Supporting performances are generally okay - beyond the cast members having to fit the diversity requirements called for by the script - with a few of them worth noting. Although Brooke Langton ("Swingers," TV's "Melrose Place") inhabits an instantly forgettable character, she's the only major one featuring the XX chromosomal pairing - save for those cast as the strippers turned cheerleaders - and makes for a decent, if unimaginative pairing with Reeves' character.

Orlando Jones ("Liberty Heights," "Office Space") is probably the most recognizable supporting performer present (due to his recent spate of 7-Up commercials), but Jon Favreau ("Very Bad Things," "Swingers") and Rhys Ifans ("Notting Hill," "Twin Town") steal the show as an intens,e cop-turned replacement player and his laidback, Welsh teammate respectively. The rest of the supporting cast members and their performances pretty much simply blend together.

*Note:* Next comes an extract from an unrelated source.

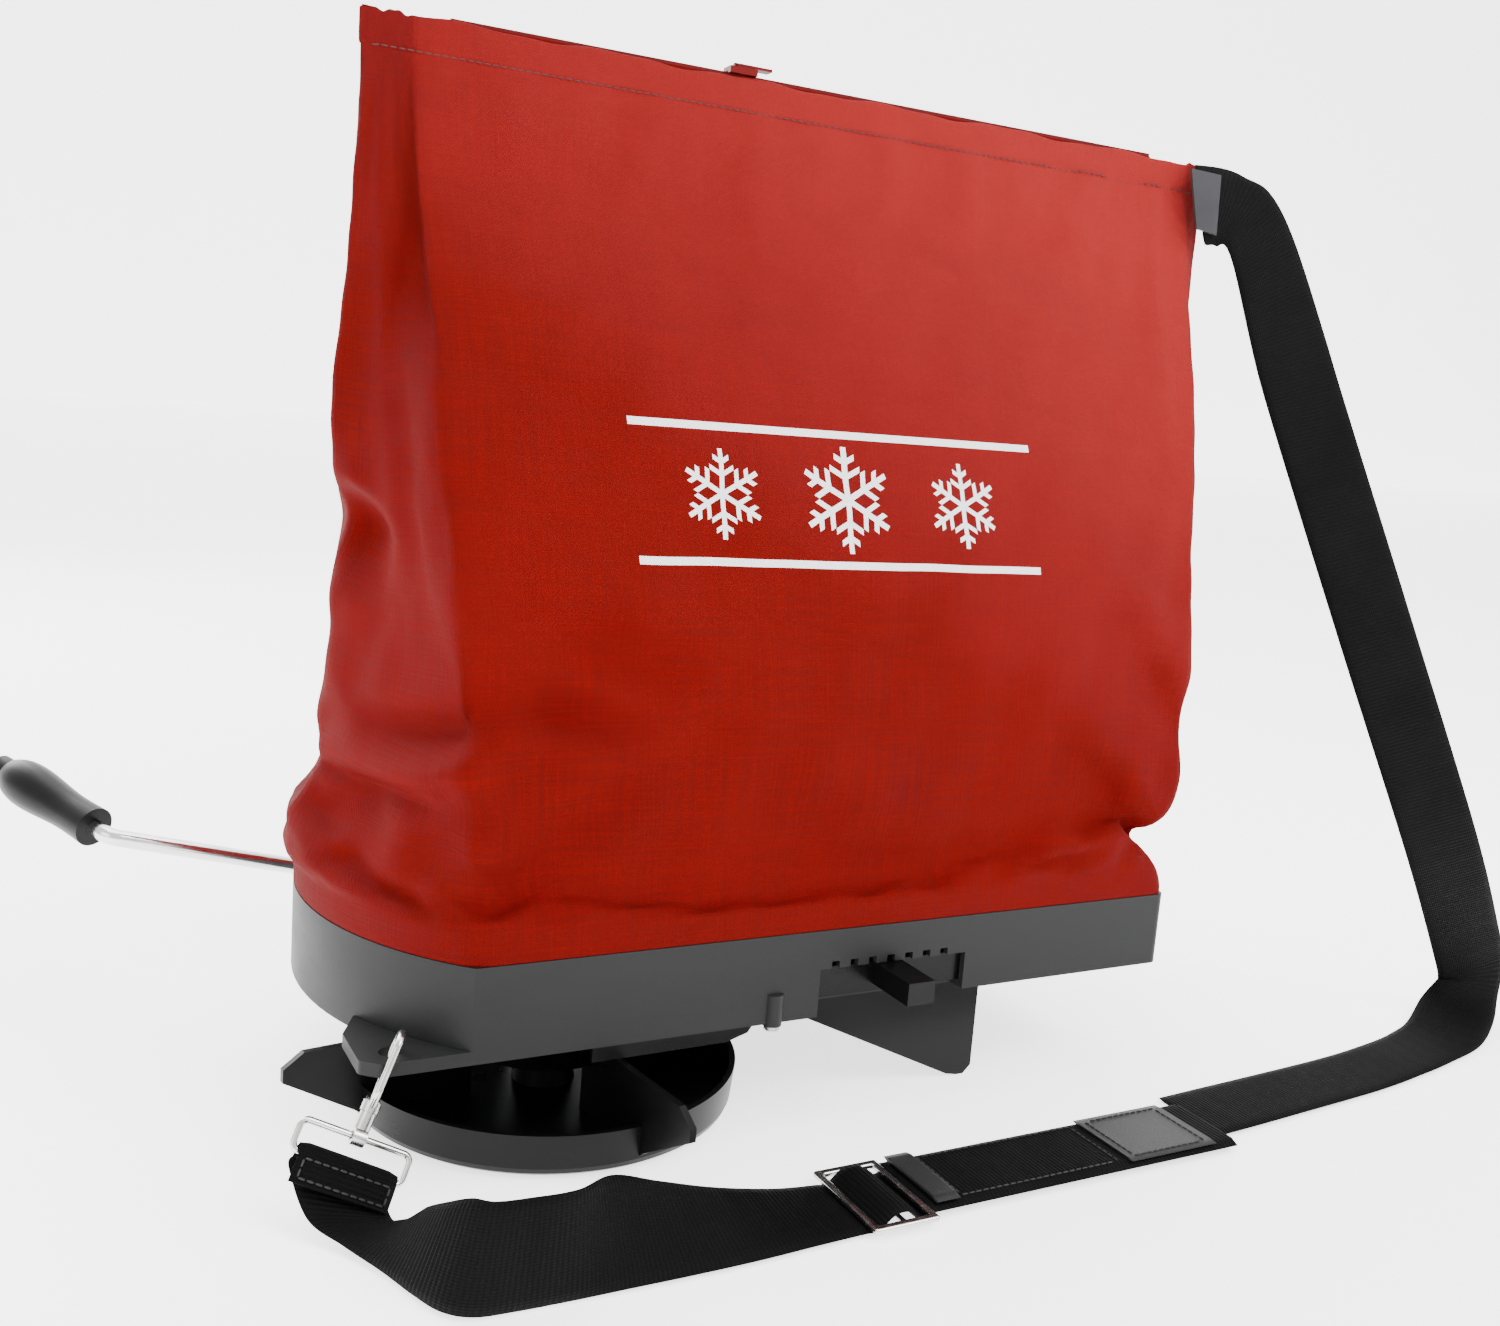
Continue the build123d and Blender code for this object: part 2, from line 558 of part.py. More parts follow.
# the long run up to the bag: centres of the webbing, and the way its outer edge points
RISER_RUN = [(522, -80, 27), (508, -84, 46), (457, -96, 110), (408, -76, 220), (380, -35, 335)]
RISER_LIE = Vector(0.87, -0.37, 0.32).normalized()


def riser_pairs():
    """Edge points of the run, each pair half a width either side of its centre."""
    centres = [Vector(*point) for point in RISER_RUN]
    return [(tuple(c + RISER_LIE * 20), tuple(c - RISER_LIE * 20)) for c in centres]


RISER_HIGH = [
    ((375, -14, 422), (345, -9, 400)), ((352, -4, 443), (336, -6, 404)),
    ((322, 0, 444), (329, -6, 405)),
]
STRAP_RISER = RISER_LOW + riser_pairs() + RISER_HIGH


def sheet_solid(upper, lower):
    """Closed solid between two matching grids of points."""
    rows, columns = len(upper), len(upper[0])
    triangles = []

    def quad(a, b, c, d):
        triangles.extend([(a, b, c), (a, c, d)])

    for i in range(rows - 1):
        for j in range(columns - 1):
            quad(upper[i][j], upper[i][j + 1], upper[i + 1][j + 1], upper[i + 1][j])
            quad(lower[i][j], lower[i + 1][j], lower[i + 1][j + 1], lower[i][j + 1])
        quad(lower[i][0], upper[i][0], upper[i + 1][0], lower[i + 1][0])
        quad(upper[i][-1], lower[i][-1], lower[i + 1][-1], upper[i + 1][-1])
    for j in range(columns - 1):
        quad(upper[0][j], lower[0][j], lower[0][j + 1], upper[0][j + 1])
        quad(lower[-1][j], upper[-1][j], upper[-1][j + 1], lower[-1][j + 1])
    return skin(triangles)


def ribbon(pairs, thick=WEB_THICK):
    """Webbing along pairs of edge points: one closed solid of flat triangles."""
    upper, lower = [], []
    for i in range(len(pairs)):
        left, right = Vector(*pairs[i][0]), Vector(*pairs[i][1])
        j, k = max(i - 1, 0), min(i + 1, len(pairs) - 1)
        along = Vector(*pairs[k][0]) + Vector(*pairs[k][1]) - Vector(*pairs[j][0]) - Vector(*pairs[j][1])
        up = along.cross(right - left).normalized() * (thick / 2)
        upper.append([left + up, right + up])
        lower.append([left - up, right - up])
    return sheet_solid(upper, lower)


PAD_X, PAD_Y, PAD_HIGH = (102.0, 265.0), (-159.0, -117.0), 4.6
TAPE_X = [(105.0, 114.0), (205.0, 253.0)]


def strap_pad():
    """Doubled, stitched stretch of the strap."""
    pad = block(*PAD_X, *PAD_Y, 0.3, PAD_HIGH)
    return fillet(pad.edges().filter_by(Axis.Z), 2.0)


def pad_tapes():
    tapes = Part()
    for x0, x1 in TAPE_X:
        tapes += block(x0, x1, PAD_Y[0] + 1, PAD_Y[1] - 1, PAD_HIGH, PAD_HIGH + 1)
    return tapes


def strap_buckle():
    """Three-bar slide buckle lying round the webbing."""
    frame = block(72, 102 - 0.4, -165, -117, 2.4, 4.8) - block(75, 98.6, -161.5, -120.5, 0, 8)
    frame = fillet(frame.edges().filter_by(Axis.Z), 1.2)
    frame = fillet(frame.edges().filter_by(Axis.Z, reverse=True), 0.9)
    return frame + Pos(87, -141, 3.5) * Rot(90, 0, 0) * Cylinder(1.1, 45)


# --------------------------------------------------------------------- snap hook
HOOK_DOWN = Vector(-0.46, -0.29, -0.84).normalized()
HOOK_OUT = Vector(-0.35, -0.94, 0)
HOOK_OUT = (HOOK_OUT - HOOK_DOWN * HOOK_OUT.dot(HOOK_DOWN)).normalized()
HOOK_AXIS = HOOK_OUT.cross(HOOK_DOWN).normalized()
EAR_MID = Vector(*EAR_HOLE, 50.75)
WIRE_R, HOOK_WIDE = 1.5, 13.0


def hook_point(out, down, across=0.0):
    """Point in the hook's own plane, measured from the middle of the ear's hole."""
    return EAR_MID + HOOK_OUT * out + HOOK_DOWN * down + HOOK_AXIS * across


def rod_between(start, stop, radius):
    """Straight round bar from one point to another."""
    way = stop - start
    middle = (start + stop) * 0.5
    return Plane(origin=tuple(middle), z_dir=tuple(way.normalized())) * Cylinder(radius, way.length)


def snap_hook():
    """Bent wire hook with a collar and two cheeks for its gate."""
    points = [hook_point(*p) for p in ((0, 7), (0, -10), (HOOK_WIDE, -10), (HOOK_WIDE, 13), (8, 19))]
    path = FilletPolyline(*[tuple(p) for p in points], radius=[6.4, 6.4, 5])
    start = Plane(origin=tuple(points[0]), z_dir=tuple((points[1] - points[0]).normalized()))
    hook = sweep(start * Circle(WIRE_R), path=path)
    hook += rod_between(hook_point(6.5, 16.6), hook_point(6.5, 20.4), 3.6)
    hook += rod_between(GATE_PIN - HOOK_AXIS * 2.6, GATE_PIN + HOOK_AXIS * 2.6, 2.3)
    hook -= rod_between(hook_point(6.5, 19.4), hook_point(6.5, 21), 1.3)
    hook -= rod_between(GATE_PIN - HOOK_AXIS * 6, GATE_PIN + HOOK_AXIS * 6, 0.8)
    slot = rod_between(GATE_PIN - HOOK_AXIS * 1.4, GATE_PIN + HOOK_AXIS * 1.4, 2.6)
    return hook - slot


GATE_PIN = EAR_MID + HOOK_OUT * 3.6 + HOOK_DOWN * 17.6


def gate_pin():
    return rod_between(GATE_PIN - HOOK_AXIS * 2.6, GATE_PIN + HOOK_AXIS * 2.6, 0.8)


def snap_gate():
    """Sprung gate that closes the hook's mouth."""
    eye = rod_between(GATE_PIN - HOOK_AXIS * 1.25, GATE_PIN + HOOK_AXIS * 1.25, 2.2)
    bar = rod_between(GATE_PIN + (hook_point(0, 7.4) - GATE_PIN).normalized() * 1.5, hook_point(0, 7.4), 1.1)
    return eye + bar - rod_between(GATE_PIN - HOOK_AXIS * 2, GATE_PIN + HOOK_AXIS * 2, 0.8 + CLEAR)


LOOP_MID = hook_point(6.5, 30)
LOOP_WAY = Vector(0.92, -0.12, -0.39)
LOOP_WAY = (LOOP_WAY - HOOK_DOWN * LOOP_WAY.dot(HOOK_DOWN)).normalized()
LOOP_DROP = Vector(-0.28, -0.45, -0.85)
LOOP_DROP = (LOOP_DROP - LOOP_WAY * LOOP_DROP.dot(LOOP_WAY)).normalized()
LOOP_WIDE, LOOP_HIGH, LOOP_R = 44.0, 11.2, 1.3
STRAP_BAR = LOOP_MID + LOOP_DROP * LOOP_HIGH


def hook_swivel():
    """Swivel stem, barrel and eye below the hook."""
    body = rod_between(hook_point(6.5, 19.5), hook_point(6.5, 22), 1.3)
    body += rod_between(hook_point(6.5, 20.6), hook_point(6.5, 27), 3.1)
    body += rod_between(LOOP_MID - LOOP_WAY * 2.6, LOOP_MID + LOOP_WAY * 2.6, 3.5)
    return body - rod_between(LOOP_MID - LOOP_WAY * 6, LOOP_MID + LOOP_WAY * 6, LOOP_R + 0.5)


def strap_loop():
    """Closed wire loop that carries the strap's end."""
    half = LOOP_WIDE / 2
    corners = [LOOP_MID, LOOP_MID + LOOP_WAY * half, STRAP_BAR + LOOP_WAY * half,
               STRAP_BAR - LOOP_WAY * half, LOOP_MID - LOOP_WAY * half, LOOP_MID - LOOP_WAY * 0.01]
    path = FilletPolyline(*[tuple(c) for c in corners], radius=3)
    start = Plane(origin=tuple(LOOP_MID), z_dir=tuple(LOOP_WAY))
    return sweep(start * Circle(LOOP_R), path=path)


def strap_fold():
    """Webbing turned round the loop's lower bar."""
    ends = STRAP_BAR - LOOP_WAY * 19, STRAP_BAR + LOOP_WAY * 19
    roll = rod_between(*ends, LOOP_R + 0.3 + WEB_THICK)
    return roll - rod_between(*ends, LOOP_R + 0.3)


def corner_patch():
    """Glossy patch sewn over the strap's end at the bag's corner."""
    return ribbon([((318, -1.8, 441), (322, -6, 412)), ((336, -4.2, 440), (334, -7.9, 410))], 1.2)


# ------------------------------------------------------------------------- write
def screws(places, *heights, **sizes):
    group = Part()
    for x, y in places:
        group += screw(x, y, *heights, **sizes)
    return group


NODES = {
    "tray": tray,
    "gear_cover": gear_cover,
    "cover_screws": lambda: screws(COVER_SCREWS, 57.4, 47.5),
    "gear_shroud": gear_shroud,
    "rear_hanger": rear_hanger,
    "hanger_screws": lambda: screws(HANGER_SCREWS, 55, 48),
    "crank_bush_front": lambda: crank_bush(17, 31),
    "crank_bush_rear": lambda: crank_bush(*HANGER_Y),
    "impeller_bush": impeller_bush,
    "gate_rail": gate_rail,
    "leg_near": lambda: leg(-50, 12),
    "leg_far": lambda: leg(115, -12),
    "leg_screws": lambda: screws(LEG_SCREWS, 49, 54.8),
    "boss_screw": lambda: screws([BOSS_SCREW], 47, 56.5),
    "rim_bead": rim_bead,
    "bag_shell": bag_shell,
    "zip_teeth": zip_teeth,
    "zip_tape_front": lambda: zip_tape(1),
    "zip_tape_back": lambda: zip_tape(-1),
    "zip_slider": zip_slider,
    "zip_pull": zip_pull,
    "corner_patch": corner_patch,
    "snap_hook": snap_hook,
    "snap_gate": snap_gate,
    "gate_pin": gate_pin,
    "hook_swivel": hook_swivel,
    "strap_loop": strap_loop,
    "front_deflector": front_deflector,
    "strap_fold": strap_fold,
    "strap_front": lambda: ribbon(STRAP_FRONT),
    "strap_buckle": strap_buckle,
    "strap_pad": strap_pad,
    "pad_tapes": pad_tapes,
    "strap_side": lambda: ribbon(STRAP_SIDE),
    "strap_riser": lambda: ribbon(STRAP_RISER),
    "impeller": impeller,
    "impeller_shaft": impeller_shaft,
    "hub_pin": hub_pin,
    "impeller_pinion": pinion,
    "shaft_clip": shaft_clip,
    "agitator": agitator,
    "crank_rod": crank_rod,
    "crown_gear": crown_gear,
    "crank_pin": crank_pin,
    "crank_collar": crank_collar,
    "crank_grip": grip,
    "grip_cap": grip_cap,
    "gate_slide": gate_slide,
}

for node, make in NODES.items():
    save(node, make())
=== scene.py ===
"""Shoulder-bag salt spreader: fabric, webbing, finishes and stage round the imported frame."""
import math

import bpy
import numpy as np
from bpy.props import FloatProperty, FloatVectorProperty, IntProperty, PointerProperty
from mathutils import Matrix, Vector


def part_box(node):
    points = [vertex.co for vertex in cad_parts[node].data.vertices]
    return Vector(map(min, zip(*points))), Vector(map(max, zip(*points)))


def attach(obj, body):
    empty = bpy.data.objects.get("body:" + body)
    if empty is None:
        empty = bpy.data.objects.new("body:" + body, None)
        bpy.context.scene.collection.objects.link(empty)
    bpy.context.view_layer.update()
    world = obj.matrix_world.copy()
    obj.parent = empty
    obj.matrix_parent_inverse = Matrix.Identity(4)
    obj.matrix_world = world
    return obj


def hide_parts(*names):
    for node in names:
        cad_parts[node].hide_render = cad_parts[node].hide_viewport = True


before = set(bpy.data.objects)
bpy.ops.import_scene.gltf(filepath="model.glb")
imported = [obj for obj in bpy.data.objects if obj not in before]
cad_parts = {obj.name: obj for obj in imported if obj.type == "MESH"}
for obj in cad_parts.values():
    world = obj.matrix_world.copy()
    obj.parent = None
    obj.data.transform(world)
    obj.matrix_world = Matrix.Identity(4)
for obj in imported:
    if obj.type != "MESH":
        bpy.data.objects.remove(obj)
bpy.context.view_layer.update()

bl_info = {
    "name": "Salt spreader dressing",
    "version": (1, 0, 0),
    "blender": (4, 5, 0),
    "location": "3D View > Sidebar > Spreader",
    "description": "Dresses the salt spreader's frame with its bag, strap, finishes and stage",
    "category": "Object",
}

MM = 0.001
TRAY_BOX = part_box("tray")


# ---------------------------------------------------------------- settings
class SpreaderSizes(bpy.types.PropertyGroup):
    web_width: FloatProperty(
        name="Webbing width", description="Width of the shoulder webbing",
        default=0.0395, min=0.02, unit="LENGTH")
    web_thickness: FloatProperty(
        name="Webbing thickness", description="Thickness of one layer of webbing",
        default=0.0017, min=0.0005, unit="LENGTH")
    rib_pitch: FloatProperty(
        name="Rib pitch", description="Distance between the webbing's cross ribs",
        default=0.0019, min=0.0008, unit="LENGTH")
    rib_height: FloatProperty(
        name="Rib height", description="How far each rib stands out",
        default=0.00016, min=0.0, unit="LENGTH")
    cloth_thickness: FloatProperty(
        name="Cloth thickness", description="Thickness of the bag's woven cloth",
        default=0.0011, min=0.0004, unit="LENGTH")
    hem_height: FloatProperty(
        name="Hem height", description="Height of the folded hem along the bag's top",
        default=0.0155, min=0.005, unit="LENGTH")
    stitch_pitch: FloatProperty(
        name="Stitch pitch", description="Distance from one stitch to the next",
        default=0.0034, min=0.001, unit="LENGTH")
    fold_depth: FloatProperty(
        name="Fold depth", description="Strength of the bag's hand-placed folds",
        default=1.7, min=0.0, max=2.5)
    settle_frames: IntProperty(
        name="Settling frames", description="Frames for which the cloth settles",
        default=16, min=1, max=60)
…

To be fair, I'm sure that there will probably be plenty of people who enjoy the film and its safe retreading of material they've previously seen in other movies. Despite its problems, it does occasionally manage to rise above its copious inadequacies and get the viewer somewhat involved in the film. Even so, it can't escape feeling like a bumbling replacement of a sports film.

Although it has all of the necessary elements, and even some star talent attached to it, more often than not it comes off like an amateur production rather than one that would be considered a pro. As such, it shouldn't be that surprising that the results aren't particularly worth cheering about. We give "The Replacements" a 3.5 out of 10.